My older son was an adorably ambiguously-gendered toddler. We loved his hair long and so we didn't cut it. We dressed him mostly in boys clothes, but with the hair strangers always read him as a girl. He had purple shoes that he loved. To the best of my knowledge no one ever picked on him, but as he got older he got a little bothered by people thinking he was a girl. We kept it mellow, acknowledged the concern, talked about how the people were mistaken, no big deal. Next shoe-shopping (he was 4), when he went for the purple shoes, I told him he could totally have them but he should know that some people thought of purple as a girl's color. We spent ... an hour? two hours? a long time in the shoe store checking out every pair of kid's shoes. He wanted shoes that "counted" as boy and were also bright colored. It was really hard and I felt sad that the world sucked. I kinda wanted him to say "screw those folks" and get the purple shoes, but that wasn't my choice to make. Finally the sales clerk (bless them!) found shoes from Sweden that were bright red. Praise the lord and pass the herring!
Anyway, now I have an 8 year old who dresses like a boy, mostly dark colors but he loves him some tie-dye. He got his hair cut later that year, at 4, to stop people mistaking him for a girl. Side bonus turned into the main thing that having power over your own hair is awesome and radically changing your look really gets people's attention. For him, growing up has meant becoming more clearly gendered (though not perfectly, none of us are), just as the larger society wants. That's been sad for me, but for him, has been practically a non-issue. He's been lucky in many ways, but I like to think our parenting choices helped a little.

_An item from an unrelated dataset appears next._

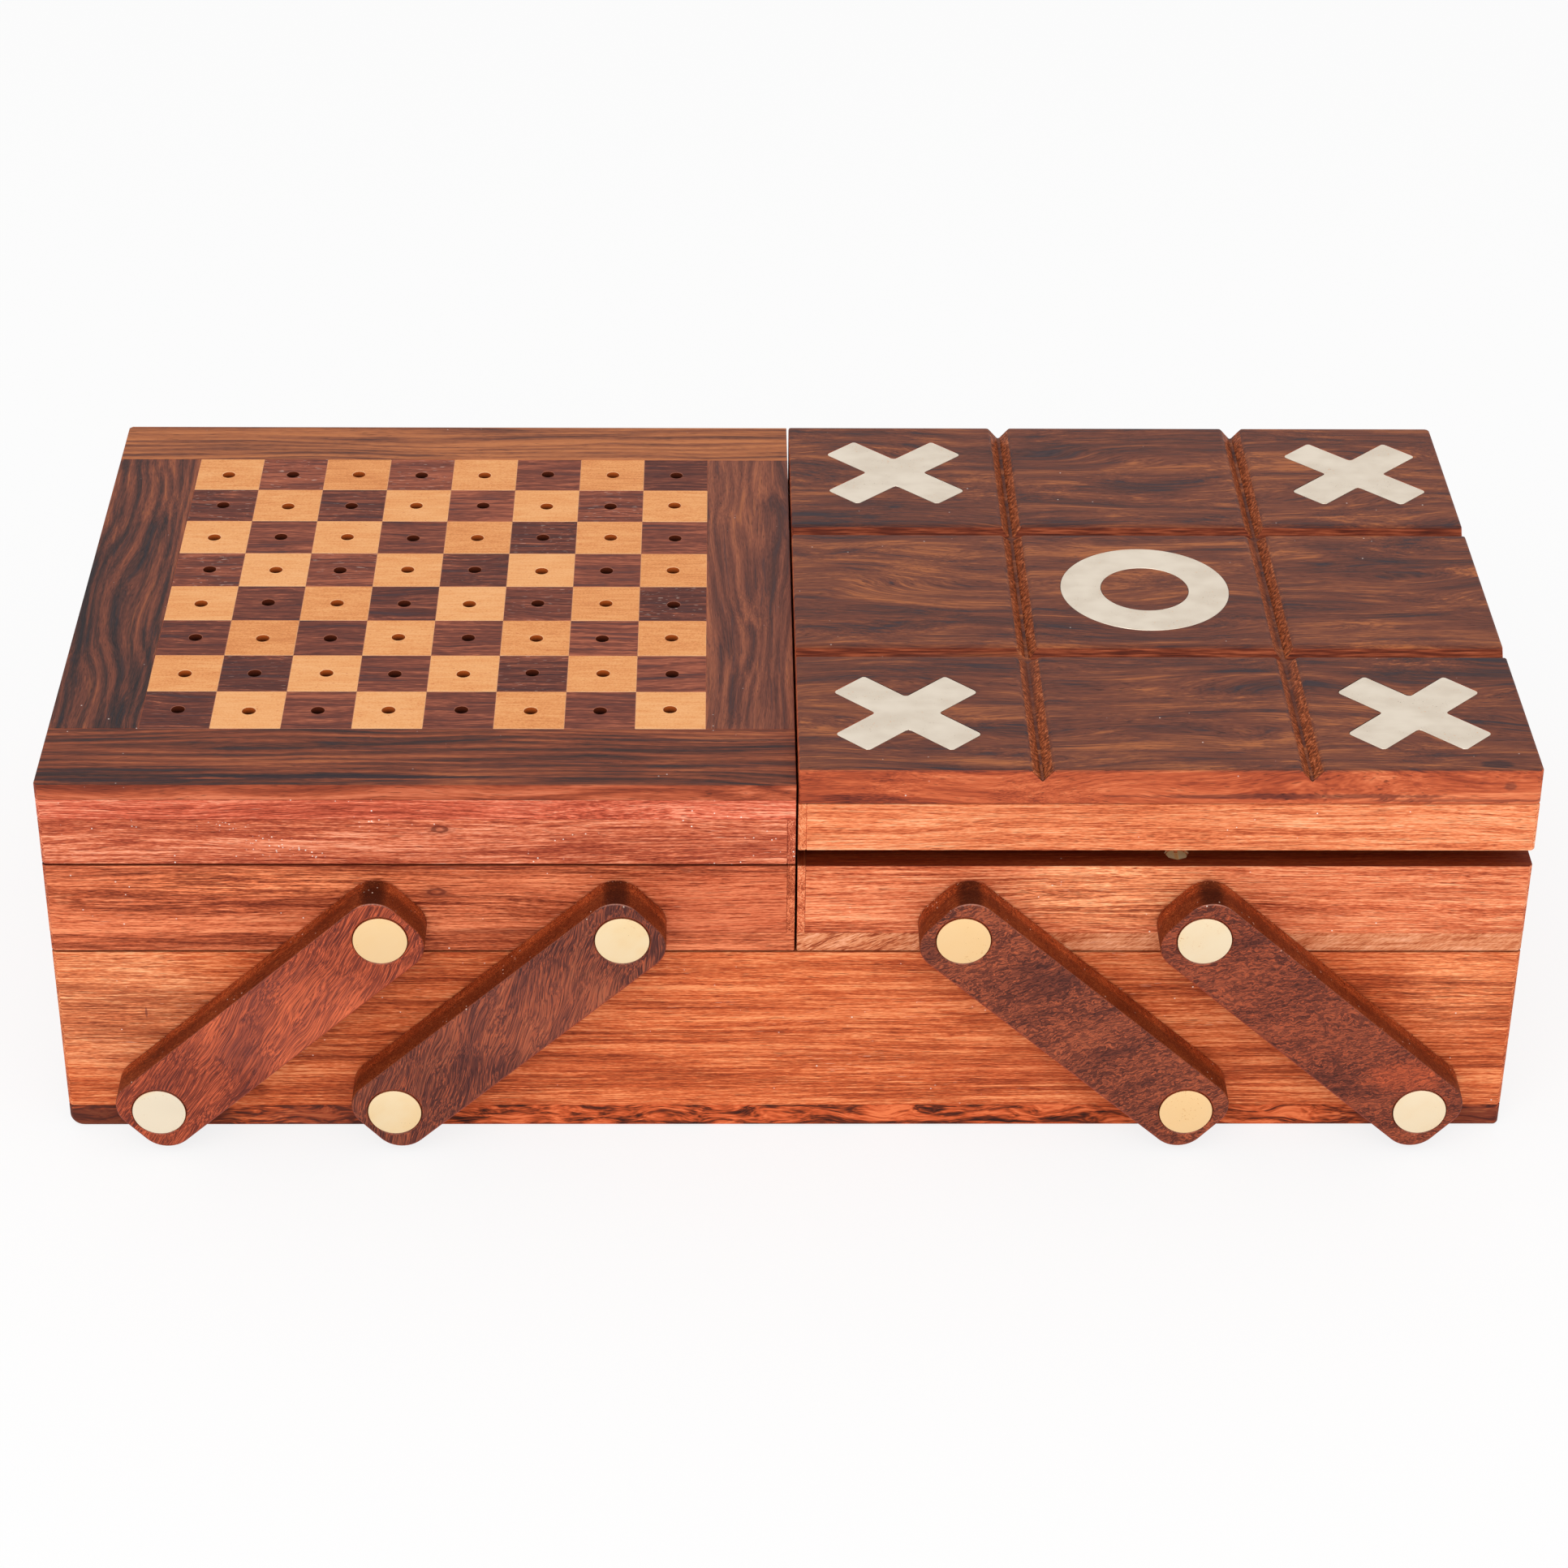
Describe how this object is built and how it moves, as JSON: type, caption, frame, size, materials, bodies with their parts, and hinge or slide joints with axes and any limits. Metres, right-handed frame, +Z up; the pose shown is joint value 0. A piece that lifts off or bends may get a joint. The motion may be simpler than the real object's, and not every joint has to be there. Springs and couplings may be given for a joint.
{
  "type": "games compendium box",
  "caption": "Wooden box with two lidded trays that swing out on paired arms; one lid is a peg chessboard and the other a noughts and crosses board.",
  "frame": {"origin": "middle of the base's underside", "axes": "+X along the front towards the noughts and crosses half, +Y to the back, +Z up"},
  "size_m": [0.254, 0.1442, 0.0752],
  "materials": {
    "red_wood": "lacquered orange-red rosewood",
    "dark_wood": "satin dark rosewood",
    "arm_wood": "satin reddish-brown rosewood",
    "pale_wood": "satin pale wood",
    "brass": "dull polished",
    "steel": "plated"
  },
  "bodies": {
    "base": {"base_front_wall": "red_wood", "base_back_wall": "red_wood", "base_left_wall": "red_wood", "base_right_wall": "red_wood", "base_bottom_board": "dark_wood", "base_pivot_pins": "brass"},
    "left_front_outer_arm": {"left_front_outer_arm": "arm_wood"},
    "left_front_inner_arm": {"left_front_inner_arm": "arm_wood"},
    "left_back_outer_arm": {"left_back_outer_arm": "arm_wood"},
    "left_back_inner_arm": {"left_back_inner_arm": "arm_wood"},
    "left_tray": {"left_tray_front_wall": "red_wood", "left_tray_back_wall": "red_wood", "left_tray_outer_wall": "red_wood", "left_tray_inner_wall": "red_wood", "left_tray_floor": "red_wood", "left_tray_pivot_pins": "brass", "left_tray_hinge_leaves": "brass", "left_hinge_pins": "brass", "left_catch_screw": "steel"},
    "left_lid": {"left_lid_front_wall": "red_wood", "left_lid_back_wall": "red_wood", "left_lid_outer_wall": "red_wood", "left_lid_inner_wall": "red_wood", "left_lid_hinge_leaves": "brass", "left_lid_magnet": "steel", "left_lid_backing_board": "red_wood", "chess_border_rails": "dark_wood", "chess_border_stiles": "dark_wood", "chess_light_squares": "pale_wood", "chess_dark_squares": "dark_wood"},
    "right_front_outer_arm": {"right_front_outer_arm": "arm_wood"},
    "right_front_inner_arm": {"right_front_inner_arm": "arm_wood"},
    "right_back_outer_arm": {"right_back_outer_arm": "arm_wood"},
    "right_back_inner_arm": {"right_back_inner_arm": "arm_wood"},
    "right_tray": {"right_tray_front_wall": "red_wood", "right_tray_back_wall": "red_wood", "right_tray_outer_wall": "red_wood", "right_tray_inner_wall": "red_wood", "right_tray_floor": "red_wood", "right_tray_pivot_pins": "brass", "right_tray_hinge_leaves": "brass", "right_hinge_pins": "brass", "right_catch_screw": "steel"},
    "right_lid": {"right_lid_front_wall": "red_wood", "right_lid_back_wall": "red_wood", "right_lid_outer_wall": "red_wood", "right_lid_inner_wall": "red_wood", "right_lid_hinge_leaves": "brass", "right_lid_magnet": "steel", "right_lid_plank": "dark_wood", "cross_inlays": "brass", "nought_inlay": "brass"}
  },
  "joints": [
    {"name": "left_swing", "type": "hinge", "parent": "base", "child": "left_front_outer_arm", "pos_m": [-0.10977, -0.0683, 0.0092], "axis": [0, -1, 0], "range_deg": [0, 95.4]},
    {"name": "left_front_inner_follow", "type": "hinge", "parent": "base", "child": "left_front_inner_arm", "pos_m": [-0.06867, -0.0683, 0.0092], "axis": [0, -1, 0], "range_deg": [0, 95.4]},
    {"name": "left_back_outer_follow", "type": "hinge", "parent": "base", "child": "left_back_outer_arm", "pos_m": [-0.10977, 0.0683, 0.0092], "axis": [0, -1, 0], "range_deg": [0, 95.4]},
    {"name": "left_back_inner_follow", "type": "hinge", "parent": "base", "child": "left_back_inner_arm", "pos_m": [-0.06867, 0.0683, 0.0092], "axis": [0, -1, 0], "range_deg": [0, 95.4]},
    {"name": "left_tray_level", "type": "hinge", "parent": "left_front_outer_arm", "child": "left_tray", "pos_m": [-0.06955, -0.0683, 0.0458], "axis": [0, -1, 0], "range_deg": [-95.4, 0]},
    {"name": "left_lid_hinge", "type": "hinge", "parent": "left_tray", "child": "left_lid", "pos_m": [-0.063, 0.0657, 0.0561], "axis": [-1, 0, 0], "range_deg": [0, 110]},
    {"name": "right_swing", "type": "hinge", "parent": "base", "child": "right_front_outer_arm", "pos_m": [0.11097, -0.0683, 0.0092], "axis": [0, 1, 0], "range_deg": [0, 95.4]},
    {"name": "right_front_inner_follow", "type": "hinge", "parent": "base", "child": "right_front_inner_arm", "pos_m": [0.06987, -0.0683, 0.0092], "axis": [0, 1, 0], "range_deg": [0, 95.4]},
    {"name": "right_back_outer_follow", "type": "hinge", "parent": "base", "child": "right_back_outer_arm", "pos_m": [0.11097, 0.0683, 0.0092], "axis": [0, 1, 0], "range_deg": [0, 95.4]},
    {"name": "right_back_inner_follow", "type": "hinge", "parent": "base", "child": "right_back_inner_arm", "pos_m": [0.06987, 0.0683, 0.0092], "axis": [0, 1, 0], "range_deg": [0, 95.4]},
    {"name": "right_tray_level", "type": "hinge", "parent": "right_front_outer_arm", "child": "right_tray", "pos_m": [0.07075, -0.0683, 0.0458], "axis": [0, 1, 0], "range_deg": [-95.4, 0]},
    {"name": "right_lid_hinge", "type": "hinge", "parent": "right_tray", "child": "right_lid", "pos_m": [0.0642, 0.0657, 0.0561], "axis": [-1, 0, 0], "range_deg": [-1.27, 108.73]}
  ],
  "couplings": [
    {"joint": "left_front_inner_follow", "follows": "left_swing", "ratio": 1},
    {"joint": "left_back_outer_follow", "follows": "left_swing", "ratio": 1},
    {"joint": "left_back_inner_follow", "follows": "left_swing", "ratio": 1},
    {"joint": "left_tray_level", "follows": "left_swing", "ratio": -1},
    {"joint": "right_front_inner_follow", "follows": "right_swing", "ratio": 1},
    {"joint": "right_back_outer_follow", "follows": "right_swing", "ratio": 1},
    {"joint": "right_back_inner_follow", "follows": "right_swing", "ratio": 1},
    {"joint": "right_tray_level", "follows": "right_swing", "ratio": -1}
  ]
}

(nods) Yeah, I think a lot of people are reading "I know it's not easy. ..." and not really taking it seriously. Which I guess I can understand; it is the sort of thing a lot of people say as a verbal tic without really meaning. I took (and take) it at face value, but then, I have a person in my head who made the original statement.
I agree/resonate with everything else you say here, though I'd be interested if you chose to unpack why your son becoming more clearly gendered has been sad for you.